Earned Media Value Calculator Guide: EMV Formula, Benchmarks, and Reporting Workflow
An earned media value calculator is only as useful as the assumptions behind it. That is the whole game. Most teams do not struggle because they lack a formula. They struggle because they mix metrics, switch multipliers mid-report, and quietly treat EMV like revenue.
This guide shows you how to use an EMV calculator in a way that stays credible. If you want to run the numbers while you read, start with the Influencer Campaign ROI Calculator.
What an Earned Media Value Calculator Does
At a basic level, an EMV calculator converts campaign activity into an estimated media-equivalent dollar value. The goal is to answer a simple question: if we had to buy comparable exposure, what might it have cost?
Most calculators use one of three inputs:
- Engagements
- Impressions or reach
- A hybrid of engagement, clicks, and source quality
The Simplest EMV Formula
For creator and social campaigns, the cleanest version is usually:
EMV = Engagements x Dollar Value Per Engagement
Example: 18,000 engagements x $0.08 on TikTok = $1,440 EMV.

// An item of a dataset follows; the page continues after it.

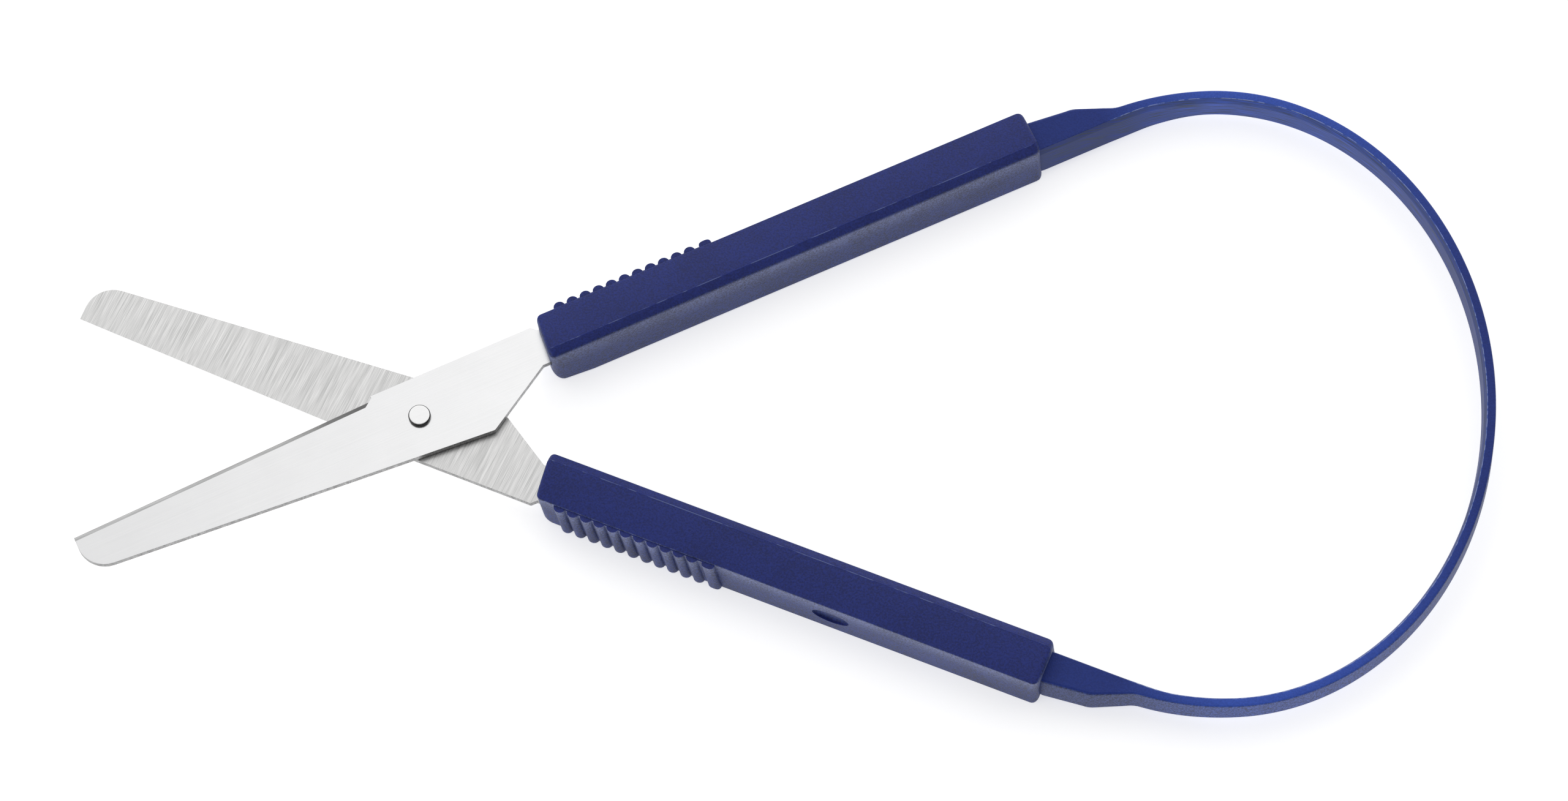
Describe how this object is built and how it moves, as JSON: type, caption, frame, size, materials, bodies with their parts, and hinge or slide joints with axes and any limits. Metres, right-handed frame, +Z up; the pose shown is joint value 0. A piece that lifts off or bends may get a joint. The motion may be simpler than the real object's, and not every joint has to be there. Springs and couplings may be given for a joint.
{
  "type": "loop scissors",
  "caption": "Self-opening loop scissors for weak hands: two rounded-tip steel blades on a rivet, ribbed plastic grips, and a springy strap that joins the grips and opens them.",
  "frame": {"origin": "centre of the footprint on the table, at half the overall length, with the scissors lying flat and open", "axes": "+X from the blades towards the loop, +Z up from the table, +Y towards the upper grip, which holds the upper blade"},
  "size_m": [0.203, 0.0938, 0.0092],
  "materials": {
    "polished_steel": "polished flat faces with a ground bevel along the cutting edge",
    "brushed_steel": "fine lines across the blade",
    "rivet_steel": "bright turned head",
    "grip_plastic": "dark navy with a fine moulded texture",
    "loop_plastic": "blue, slightly glossy, with fine lengthwise streaks"
  },
  "bodies": {
    "front_arm": {"front_blade": "polished_steel", "pivot_rivet": "rivet_steel", "upper_grip": "grip_plastic", "upper_loop_end": "loop_plastic"},
    "back_arm": {"back_blade": "brushed_steel", "lower_grip": "grip_plastic", "lower_loop_end": "loop_plastic"},
    "upper_link_1": {"upper_loop_1": "loop_plastic"},
    "upper_link_2": {"upper_loop_2": "loop_plastic"},
    "upper_link_3": {"upper_loop_3": "loop_plastic"},
    "upper_link_4": {"upper_loop_4": "loop_plastic"},
    "upper_link_5": {"upper_loop_5": "loop_plastic"},
    "upper_link_6": {"upper_loop_6": "loop_plastic"},
    "upper_link_7": {"upper_loop_7": "loop_plastic"},
    "lower_link_1": {"lower_loop_1": "loop_plastic"},
    "lower_link_2": {"lower_loop_2": "loop_plastic"},
    "lower_link_3": {"lower_loop_3": "loop_plastic"},
    "lower_link_4": {"lower_loop_4": "loop_plastic"},
    "lower_link_5": {"lower_loop_5": "loop_plastic"},
    "lower_link_6": {"lower_loop_6": "loop_plastic"},
    "lower_link_7": {"lower_loop_7": "loop_plastic"}
  },
  "joints": [
    {"name": "blade_pivot", "type": "hinge", "parent": "front_arm", "child": "back_arm", "pos_m": [-0.05208, 0, 0.00415], "axis": [0, 0, 1], "range_deg": [0, 37.6], "stiffness_Nm_per_rad": 0.75},
    {"name": "upper_hinge_1", "type": "hinge", "parent": "front_arm", "child": "upper_link_1", "pos_m": [0.04959, 0.04399, 0.00415], "axis": [0, 0, 1], "range_deg": [0, 36.33]},
    {"name": "upper_hinge_2", "type": "hinge", "parent": "upper_link_1", "child": "upper_link_2", "pos_m": [0.06242, 0.0461, 0.00415], "axis": [0, 0, 1], "range_deg": [0, 24.26]},
    {"name": "upper_hinge_3", "type": "hinge", "parent": "upper_link_2", "child": "upper_link_3", "pos_m": [0.07233, 0.04453, 0.00415], "axis": [0, 0, 1], "range_deg": [0, 8.92]},
    {"name": "upper_hinge_4", "type": "hinge", "parent": "upper_link_3", "child": "upper_link_4", "pos_m": [0.08157, 0.03992, 0.00415], "axis": [0, 0, 1], "range_deg": [-2.89, 0]},
    {"name": "upper_hinge_5", "type": "hinge", "parent": "upper_link_4", "child": "upper_link_5", "pos_m": [0.0895, 0.0326, 0.00415], "axis": [0, 0, 1], "range_deg": [-11.89, 0]},
    {"name": "upper_hinge_6", "type": "hinge", "parent": "upper_link_5", "child": "upper_link_6", "pos_m": [0.09559, 0.02305, 0.00415], "axis": [0, 0, 1], "range_deg": [-16.86, 0]},
    {"name": "upper_hinge_7", "type": "hinge", "parent": "upper_link_6", "child": "upper_link_7", "pos_m": [0.09942, 0.01193, 0.00415], "axis": [0, 0, 1], "range_deg": [-19.09, 0]},
    {"name": "lower_hinge_1", "type": "hinge", "parent": "back_arm", "child": "lower_link_1", "pos_m": [0.04959, -0.04399, 0.00415], "axis": [0, 0, 1], "range_deg": [-36.33, 0]},
    {"name": "lower_hinge_2", "type": "hinge", "parent": "lower_link_1", "child": "lower_link_2", "pos_m": [0.06242, -0.0461, 0.00415], "axis": [0, 0, 1], "range_deg": [-24.26, 0]},
    {"name": "lower_hinge_3", "type": "hinge", "parent": "lower_link_2", "child": "lower_link_3", "pos_m": [0.07233, -0.04453, 0.00415], "axis": [0, 0, 1], "range_deg": [-8.92, 0]},
    {"name": "lower_hinge_4", "type": "hinge", "parent": "lower_link_3", "child": "lower_link_4", "pos_m": [0.08157, -0.03992, 0.00415], "axis": [0, 0, 1], "range_deg": [0, 2.89]},
    {"name": "lower_hinge_5", "type": "hinge", "parent": "lower_link_4", "child": "lower_link_5", "pos_m": [0.0895, -0.0326, 0.00415], "axis": [0, 0, 1], "range_deg": [0, 11.89]},
    {"name": "lower_hinge_6", "type": "hinge", "parent": "lower_link_5", "child": "lower_link_6", "pos_m": [0.09559, -0.02305, 0.00415], "axis": [0, 0, 1], "range_deg": [0, 16.86]},
    {"name": "lower_hinge_7", "type": "hinge", "parent": "lower_link_6", "child": "lower_link_7", "pos_m": [0.09942, -0.01193, 0.00415], "axis": [0, 0, 1], "range_deg": [0, 19.09]}
  ],
  "couplings": [
    {"joint": "upper_hinge_1", "follows": "blade_pivot", "ratio": 0.9657},
    {"joint": "upper_hinge_2", "follows": "blade_pivot", "ratio": 0.6447},
    {"joint": "upper_hinge_3", "follows": "blade_pivot", "ratio": 0.2366},
    {"joint": "upper_hinge_4", "follows": "blade_pivot", "ratio": -0.0762},
    {"joint": "upper_hinge_5", "follows": "blade_pivot", "ratio": -0.3156},
    {"joint": "upper_hinge_6", "follows": "blade_pivot", "ratio": -0.4479},
    {"joint": "upper_hinge_7", "follows": "blade_pivot", "ratio": -0.5073},
    {"joint": "lower_hinge_1", "follows": "blade_pivot", "ratio": -0.9657},
    {"joint": "lower_hinge_2", "follows": "blade_pivot", "ratio": -0.6447},
    {"joint": "lower_hinge_3", "follows": "blade_pivot", "ratio": -0.2366},
    {"joint": "lower_hinge_4", "follows": "blade_pivot", "ratio": 0.0762},
    {"joint": "lower_hinge_5", "follows": "blade_pivot", "ratio": 0.3156},
    {"joint": "lower_hinge_6", "follows": "blade_pivot", "ratio": 0.4479},
    {"joint": "lower_hinge_7", "follows": "blade_pivot", "ratio": 0.5073}
  ]
}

When to Use an Impression-Based Formula
Impression-based EMV tends to make more sense for PR placements and editorial coverage where engagement data is missing or unreliable.
EMV = Impressions x CPM / 1,000
This model is easier to explain in press reporting, but easier to overstate too. A large impression number with weak audience fit can look better on paper than it actually performs in market.
How to Choose Your Benchmark Rates
Your benchmark is the engine of the calculator. On HumanCalculations, the current platform assumptions used by the calculator are:
- Instagram: $0.14 per engagement
- TikTok: $0.08 per engagement
- YouTube: $0.25 per engagement
- Podcast: $0.40 per engagement
- X / Twitter: $0.06 per engagement
Those are not universal truths. They are reporting assumptions. The important thing is to choose a model, document it, and keep it stable enough that campaign comparisons stay meaningful.
The Best Workflow for an EMV Calculator
- Pick your source of truth for reach, engagements, clicks, and spend.
- Choose one EMV model and document it.
- Calculate EMV at the placement level when possible.
- Roll it up by creator, platform, and campaign.
- Compare EMV against spend, clicks, conversions, and revenue.
What to Pair With EMV
EMV is rarely enough on its own. Pair it with:
- Engagement Rate Calculator for audience quality
- CPM/CPC/CTR Calculator for traffic efficiency
- CPA Calculator for acquisition cost
- ROAS Calculator for revenue efficiency
- Break-Even ROAS Calculator for margin-aware decision making
Common EMV Calculator Mistakes
Using inflated rates
If your rate assumptions are too aggressive, your report may look great but the number will not survive scrutiny.
Counting paid placements as earned
Sponsored posts are paid media. Secondary organic pickup can be counted as earned, but the categories should stay separate.
Ignoring click and conversion data
Once you have traffic and revenue signals, include them. EMV should add context, not replace performance reporting.
Who Should Use an EMV Calculator?
- Brand marketers running influencer campaigns
- PR teams reporting launch coverage
- Agencies comparing creator performance across clients
- Founders who need a cleaner awareness report for investors
Related Guides
Bottom Line
The best earned media value calculator is not the most flattering one. It is the one your team will still trust six months from now. Use EMV to standardize awareness reporting, then keep it grounded by linking it to actual campaign economics.